Severe trauma can activate these inner voices. We can become self-critical – “Its not good enough, the boss is going to complain”. We see a piece of dress. “You can’t afford it”. “But I deserve it”. Sometimes, our negative inner dialogue can be destructive…
Change your inner speech, you change your behavior.
1. Close your eyes, and cease thinking.
If you’re new to this, your mind can cease thinking but not before mental chatter kicks in.
2. Become aware of continuous mind shifts, judgments, opinions. Be aware of how the inner chatter shuts off other insights, e.g. comments such as “This is stupid”.
3. Bring it to inner silence.
Inner dialogue never seems to stop.
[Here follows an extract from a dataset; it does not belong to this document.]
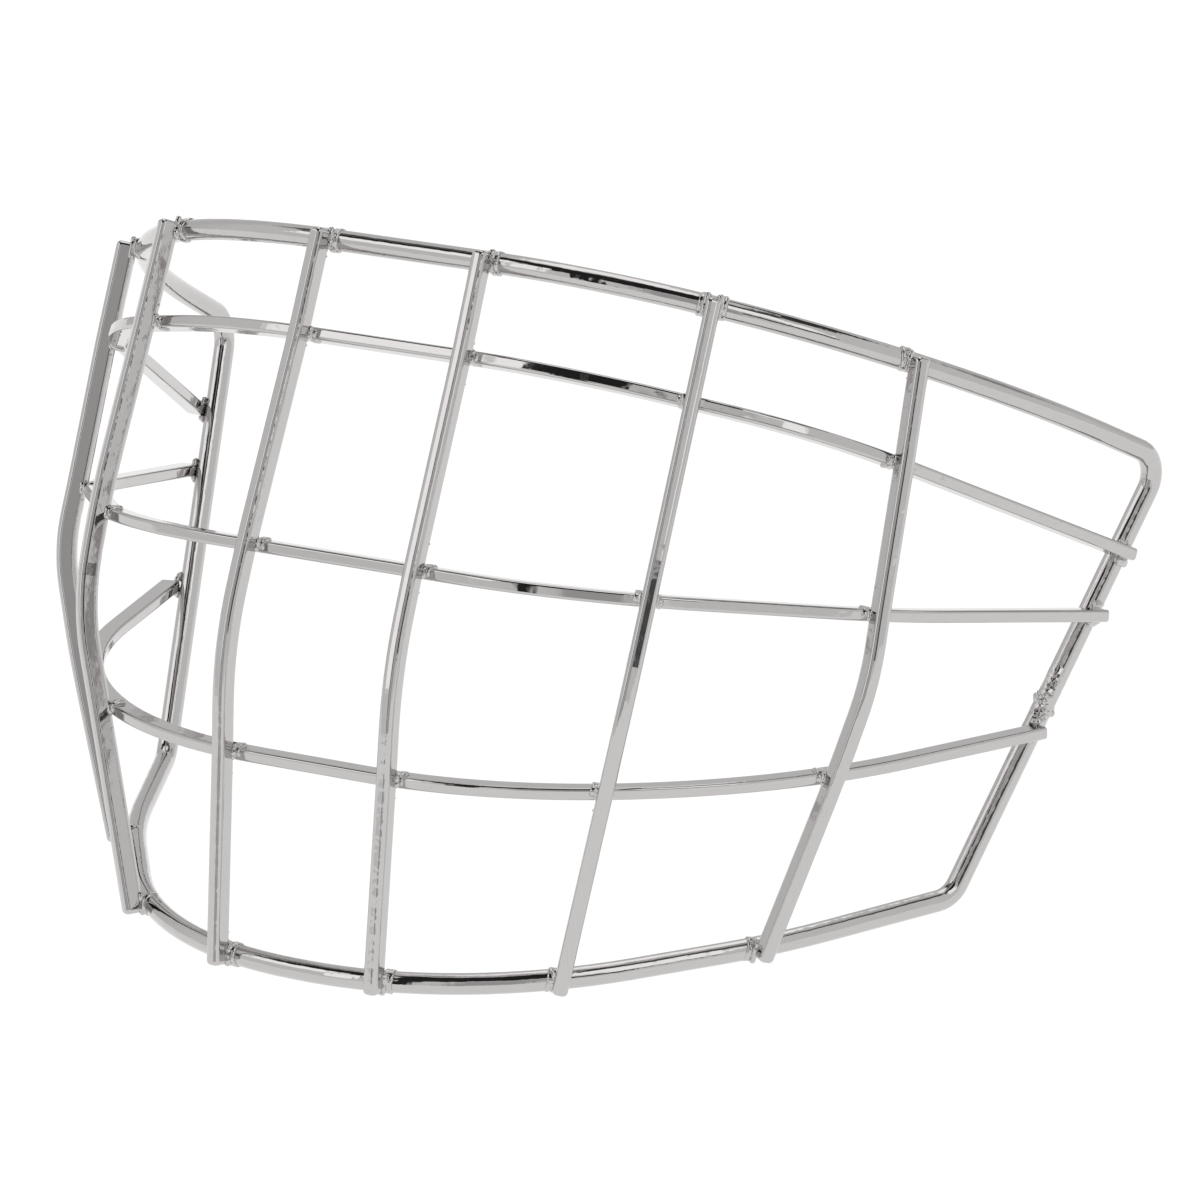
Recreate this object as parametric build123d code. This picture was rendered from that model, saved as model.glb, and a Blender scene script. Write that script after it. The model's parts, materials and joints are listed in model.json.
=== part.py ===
from build123d import *
import math
import os

# Face cage of a goalie mask, in millimetres.
#
# The cage is laid out in the wearer's frame: +Z up, the face looks towards -Y,
# and the plane X = 0 is the plane of symmetry. "left" is the wearer's left, +X.
# At the end the cage leans back until the chin run of its rim lies flat on Z = 0.

# ---- Stock ----
RIM_DIAMETER = 4.5
FACE_BAR_WIDTH = 3.3
FACE_BAR_DEPTH = 4.4
FACE_BAR_EDGE_RADIUS = 1.2
CROSS_BAR_HEIGHT = 2.6
CROSS_BAR_DEPTH = 4.4
CROSS_BAR_EDGE_RADIUS = 0.65
FACE_BAR_END_RADIUS = 1.0
CROSS_BAR_END_RADIUS = 0.5
WELD_SINK = 0.3          # how far two crossing wires are pressed into each other

# ---- Rows, from forehead to chin ----
# Each row is bent in one plane. It starts in the middle of the face, at front = (y, z),
# and its plane rises by tilt degrees towards the back. One half of the row is
# straight, bend, straight, bend, straight, and a bend is (radius, angle).
ROWS = {
    "forehead": dict(front=(-89.6, 64.8), tilt=-9.0, straights=(19.6, 0.8, 19.6),
                     bends=((93.0, 46.3), (115.0, 33.5))),
    "upper": dict(front=(-91.3, 44.8), tilt=-9.7, straights=(19.0, 11.6, 63.0),
                  bends=((98.5, 25.6), (53.5, 44.2))),
    "middle": dict(front=(-96.7, 0.2), tilt=7.6, straights=(30.0, 26.2, 45.2),
                   bends=((62.0, 47.6), (56.0, 26.7))),
    "lower": dict(front=(-93.9, -42.4), tilt=18.1, straights=(13.9, 0.4, 35.3),
                  bends=((85.5, 33.2), (101.0, 37.9))),
    "chin": dict(front=(-86.9, -84.4), tilt=24.0, straights=(1.8, 18.5, 29.2),
                 bends=((80.0, 50.0), (108.5, 12.6))),
}
CROSS_BAR_ROWS = ("upper", "middle", "lower")
RIM_CORNER_RADIUS = 6.5

# ---- Face bars, from the middle of the face outwards ----
# Each bar is bent in one plane, which meets the forehead rim and the chin rim at the
# stated distances from the middle and bulges towards bulge_angle from straight ahead.
# Between the middle and the lower row lies the cheek bend, (share of the way, rise, radius).
# overhang is how far the bar's upper and lower ends run past the rim's centreline.
FACE_BARS = {
    "inner": dict(at_forehead=20.0, at_chin=19.5, bulge_angle=6.0,
                  cheek=(0.5, 3.3, 80.0), overhang=(1.6, 2.1)),
    "middle": dict(at_forehead=66.8, at_chin=52.7, bulge_angle=35.5,
                   cheek=(0.51, 3.4, 60.0), overhang=(1.1, 1.8)),
    "outer": dict(at_forehead=97.5, at_chin=79.7, bulge_angle=64.6,
                  cheek=(0.38, 3.1, 42.0), overhang=(1.0, 0.7)),
}
SHALLOW_BEND = 250.0     # radius where a face bar turns slightly at a cross bar

# ---- Welds ----
BEAD_RADIUS = 1.35
BEAD_LENGTH = 2.0        # between the centres of the bead's two round ends
BEAD_STANDOFF = 0.4      # bead axis, beyond the side of the face bar
BEAD_LIFT = 0.3          # bead axis, above the wire that the bar lies on
END_WELD_RADIUS = 2.8
BUTT_WELD_RADIUS = 2.7
BUTT_WELD_SHARE = 0.56   # of the way down the left side of the rim
TWO_BEAD_SEATS = (("forehead", "middle"), ("middle", "middle"))

# ---- Stance ----
STANDING_LEAN = ROWS["chin"]["tilt"]     # lays the chin run of the rim flat on the floor


def rounded_run(points, radii):
    """Straight runs through the points, with an arc at each corner."""
    edges = []
    spot = points[0]
    for before, corner, after, radius in zip(points, points[1:], points[2:], radii):
        back = (before - corner).normalized()
        onward = (after - corner).normalized()
        half_angle = math.radians(back.get_angle(onward)) / 2
        reach = radius / math.tan(half_angle)
        to_arc = radius / math.sin(half_angle) - radius
        arc = ThreePointArc(
            corner + back * reach,
            corner + (back + onward).normalized() * to_arc,
            corner + onward * reach,
        )
        edges += [Line(spot, arc @ 0), arc]
        spot = arc @ 1
    return edges + [Line(spot, points[-1])]


def row_half(name):
    """Centreline of the left half of a row, from the middle of the face to its end."""
    row = ROWS[name]
    spot, heading = Vector(0, 0), Vector(1, 0)
    edges = []
    for straight, bend in zip(row["straights"], row["bends"] + (None,)):
        edges.append(Line(spot, spot + heading * straight))
        spot = edges[-1] @ 1
        if bend:
            edges.append(JernArc(spot, heading, *bend))
            spot, heading = edges[-1] @ 1, edges[-1] % 1
    y, z = row["front"]
    place = Pos(0, y, z) * Rot(X=row["tilt"])
    return [place * edge for edge in edges]


def both_halves(half):
    return half + mirror(half, Plane.YZ)


def side_run():
    """Ends of the straight side of the rim, as if its corners were sharp."""
    return row_half("forehead")[-1] @ 1, row_half("chin")[-1] @ 1


def rim_wire():
    """Round wire bent into one closed loop."""
    forehead, chin = row_half("forehead"), row_half("chin")
    corners = rounded_run([forehead[-1] @ 0, *side_run(), chin[-1] @ 0], [RIM_CORNER_RADIUS] * 2)
    path = Wire(forehead[:-1] + corners + chin[:-1])
    section = Plane(path @ 0, z_dir=path % 0) * Circle(RIM_DIAMETER / 2)
    return both_halves(sweep(section, path=path))


def rounded_ends(bar, ends, radius):
    """Round off the edges of the end faces that lie at the given points."""
    for end in ends:
        face = bar.faces().sort_by_distance(end)[0]
        bar = fillet(face.edges(), radius)
    return bar


def cross_bar(name):
    """Flat bar set on edge and bent along a row, from one side of the rim to the other."""
    path = Wire(row_half(name))
    across = Vector(0, 0, 1).rotate(Axis.X, ROWS[name]["tilt"])
    section = Plane(path @ 0, x_dir=across, z_dir=path % 0) * RectangleRounded(
        CROSS_BAR_HEIGHT, CROSS_BAR_DEPTH, CROSS_BAR_EDGE_RADIUS
    )
    half = rounded_ends(sweep(section, path=path), [path @ 1], CROSS_BAR_END_RADIUS)
    return both_halves(half)


def crossing(path, plane):
    """Point where a centreline passes through a plane, found by halving."""
    low, high = 0.0, 1.0
    side = math.copysign(1, (path @ low - plane.origin).dot(plane.z_dir))
    for _ in range(40):
        middle = (low + high) / 2
        if (path @ middle - plane.origin).dot(plane.z_dir) * side > 0:
            low = middle
        else:
            high = middle
    return path @ low


class FaceBarLayout:
    """Where one left face bar lies on each row, and which way is down, out and inboard there."""

    def __init__(self, bar):
        rows = {name: Wire(row_half(name)) for name in ROWS}
        top = crossing(rows["forehead"], Plane((bar["at_forehead"], 0, 0), z_dir=(1, 0, 0)))
        bottom = crossing(rows["chin"], Plane((bar["at_chin"], 0, 0), z_dir=(1, 0, 0)))
        bulge = Vector(0, -1, 0).rotate(Axis.Z, bar["bulge_angle"])
        self.inboard = bulge.cross(top - bottom).normalized()
        plane = Plane(top, z_dir=self.inboard)
        seats = [top, *[crossing(rows[name], plane) for name in CROSS_BAR_ROWS], bottom]
        downs = [
            (after - before).normalized()
            for before, after in zip([top] + seats[:-1], seats[1:] + [bottom])
        ]
        self.seats = dict(zip(ROWS, seats))
        self.down = dict(zip(ROWS, downs))
        self.outward = {name: self.inboard.cross(down) for name, down in self.down.items()}
        self.cheek = bar["cheek"]
        self.overhang = bar["overhang"]

    def surface(self, name):
        """Outermost point of the row's wire under the bar."""
        depth = CROSS_BAR_DEPTH if name in CROSS_BAR_ROWS else RIM_DIAMETER
        return self.seats[name] + self.outward[name] * (depth / 2)

    def route(self):
        """Centreline of the bar, from its upper end to its lower end."""
        lift = FACE_BAR_DEPTH / 2 - WELD_SINK
        forehead, upper, middle, lower, chin = [
            self.surface(name) + self.outward[name] * lift for name in ROWS
        ]
        share, rise, radius = self.cheek
        cheek = middle + (lower - middle) * share + self.outward["middle"] * rise
        above = forehead + (forehead - upper).normalized() * self.overhang[0]
        below = chin + (chin - lower).normalized() * self.overhang[1]
        corners = [above, upper, middle, cheek, lower, below]
        return Wire(rounded_run(corners, [SHALLOW_BEND, SHALLOW_BEND, radius, SHALLOW_BEND]))


def face_bar(layout):
    """Bar bent to lie on the outside of every row."""
    path = layout.route()
    section = Plane(path @ 0, x_dir=layout.inboard, z_dir=path % 0) * RectangleRounded(
        FACE_BAR_WIDTH, FACE_BAR_DEPTH, FACE_BAR_EDGE_RADIUS
    )
    return rounded_ends(sweep(section, path=path), [path @ 0, path @ 1], FACE_BAR_END_RADIUS)


def bead(layout, name, side):
    """Weld bead in the corner between a face bar and the wire under it.

    side is 1 for the inboard side of the bar and -1 for the outboard side.
    """
    reach = side * (FACE_BAR_WIDTH / 2 + BEAD_STANDOFF)
    centre = layout.surface(name) + layout.outward[name] * BEAD_LIFT + layout.inboard * reach
    capsule = Cylinder(BEAD_RADIUS, BEAD_LENGTH)
    for end in (-1, 1):
        capsule += Pos(Z=end * BEAD_LENGTH / 2) * Sphere(BEAD_RADIUS)
    return Plane(centre, z_dir=layout.down[name]) * capsule


def end_weld(name):
    """Weld around the spot where the end of a cross bar lies on the side of the rim."""
    top, bottom = side_run()
    last_run = row_half(name)[-1]
    start, heading = last_run @ 0, last_run % 0
    rise = Vector(0, 0, 1).rotate(Axis.X, ROWS[name]["tilt"])
    share = (start - top).dot(rise) / (bottom - top).dot(rise)
    on_rim = top + (bottom - top) * share
    on_bar = start + heading * (on_rim - start).dot(heading)
    contact = on_rim + (on_bar - on_rim).normalized() * (RIM_DIAMETER / 2)
    return Pos(contact) * Sphere(END_WELD_RADIUS)


def butt_weld():
    """Swollen band where the two ends of the rim's wire meet."""
    top, bottom = side_run()
    return Pos(top + (bottom - top) * BUTT_WELD_SHARE) * Sphere(BUTT_WELD_RADIUS)


def cut_by(body, *tools):
    for tool in tools:
        body -= tool
    return body


def build():
    """Every piece of the cage by name, in the wearer's frame."""
    rim = rim_wire()
    pieces = {"rim_wire": rim, "weld_rim_joint": butt_weld() - rim}
    rows = {"forehead": rim, "chin": rim}
    for name in CROSS_BAR_ROWS:
        rows[name] = cross_bar(name) - rim
        pieces[f"cross_bar_{name}"] = rows[name]
        weld = cut_by(end_weld(name), rim, rows[name])
        pieces[f"weld_{name}_left_end"] = weld
        pieces[f"weld_{name}_right_end"] = mirror(weld, Plane.YZ)
    for place, bar in FACE_BARS.items():
        layout = FaceBarLayout(bar)
        left = cut_by(face_bar(layout), rim, *[rows[name] for name in CROSS_BAR_ROWS])
        pieces[f"face_bar_left_{place}"] = left
        pieces[f"face_bar_right_{place}"] = mirror(left, Plane.YZ)
        for name in ROWS:
            inboard = cut_by(bead(layout, name, 1), left, rows[name])
            outboard = cut_by(bead(layout, name, -1), left, rows[name])
            pieces[f"weld_{name}_left_{place}"] = outboard if place == "inner" else inboard
            pieces[f"weld_{name}_right_{place}"] = mirror(inboard, Plane.YZ)
            if (name, place) in TWO_BEAD_SEATS:
                pieces[f"weld_{name}_left_{place}_outboard"] = outboard
    return pieces


def stand(pieces):
    """Lean the cage back and set it on Z = 0, with the middle of its box on the Z axis."""
    leaning = {name: Rot(X=-STANDING_LEAN) * piece for name, piece in pieces.items()}
    boxes = [piece.bounding_box() for piece in leaning.values()]
    front, back = min(box.min.Y for box in boxes), max(box.max.Y for box in boxes)
    shift = Pos(0, -(front + back) / 2, -min(box.min.Z for box in boxes))
    return {name: shift * piece for name, piece in leaning.items()}


os.makedirs("parts", exist_ok=True)
for node, piece in stand(build()).items():
    export_step(piece, f"parts/{node}.step")
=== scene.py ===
import json
import math
import random

import bmesh
import bpy
import numpy as np
from mathutils import Matrix, Vector, noise
from mathutils.bvhtree import BVHTree


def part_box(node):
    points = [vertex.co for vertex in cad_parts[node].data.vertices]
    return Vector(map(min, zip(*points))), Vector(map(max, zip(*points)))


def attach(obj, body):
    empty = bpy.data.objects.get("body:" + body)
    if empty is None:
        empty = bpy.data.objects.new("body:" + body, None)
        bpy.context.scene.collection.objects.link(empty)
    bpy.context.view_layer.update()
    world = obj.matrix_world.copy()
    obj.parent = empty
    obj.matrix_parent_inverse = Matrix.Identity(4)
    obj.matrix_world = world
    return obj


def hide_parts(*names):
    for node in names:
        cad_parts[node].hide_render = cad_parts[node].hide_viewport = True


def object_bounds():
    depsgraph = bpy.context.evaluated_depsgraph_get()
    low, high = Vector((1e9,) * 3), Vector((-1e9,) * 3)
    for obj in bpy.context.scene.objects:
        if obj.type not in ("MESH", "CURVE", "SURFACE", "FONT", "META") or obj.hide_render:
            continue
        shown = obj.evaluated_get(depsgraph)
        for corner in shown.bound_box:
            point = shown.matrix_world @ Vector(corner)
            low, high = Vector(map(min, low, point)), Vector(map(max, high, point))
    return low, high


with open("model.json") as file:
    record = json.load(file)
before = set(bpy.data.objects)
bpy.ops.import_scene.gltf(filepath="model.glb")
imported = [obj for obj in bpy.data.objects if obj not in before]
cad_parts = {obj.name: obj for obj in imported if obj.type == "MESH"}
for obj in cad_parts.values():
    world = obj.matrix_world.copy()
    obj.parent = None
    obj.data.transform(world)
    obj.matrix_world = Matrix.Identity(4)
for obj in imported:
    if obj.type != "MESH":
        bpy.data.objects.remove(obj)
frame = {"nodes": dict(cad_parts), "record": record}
cad_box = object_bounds()

# The cage stands leaning back. The studio is laid out around the cage held upright, as it is worn.
LEAN = math.radians(24.0)
MM = 0.001

# ---- Camera ----
CAMERA_TURN = math.radians(34.0)     # round from straight ahead, towards the wearer's left
CAMERA_ROLL = math.radians(9.3)
CAMERA_DISTANCE = 2.3
CAMERA_LENS = 325.8
AIM_SHARE = (0.5, 0.773, 0.3107)     # of the cage's box, from its lowest corner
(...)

Your job is not to stop it, but to be aware of it. Learn to stay in the state of awareness – you might even act with greater generosity to others.
4. Observe your inner speech. Listen with your inner ear.
Get a sheet of paper, take a few deep breaths, yawn and stretch for 20 sec. Relax. Remain silent. Try not to think of anything.
[Immediately, fragmentary thoughts drifting in and out. write them down, and the feelings or sensations. Let it float away like a cloud. Remain neutral. Note and let go.
5. Transform negative inner speech. Inner speech helps modify social behaviour.
Mindful observation + Optimistic Thinking = Add two years of life
6. Intuitional insight – we live in a world of language driven experience.
7. Learn to value silence
If you don’t pause in between, listeners cannot catch up. Great speakers know value of silent pause, it creates deeper connection. Let the other person talk.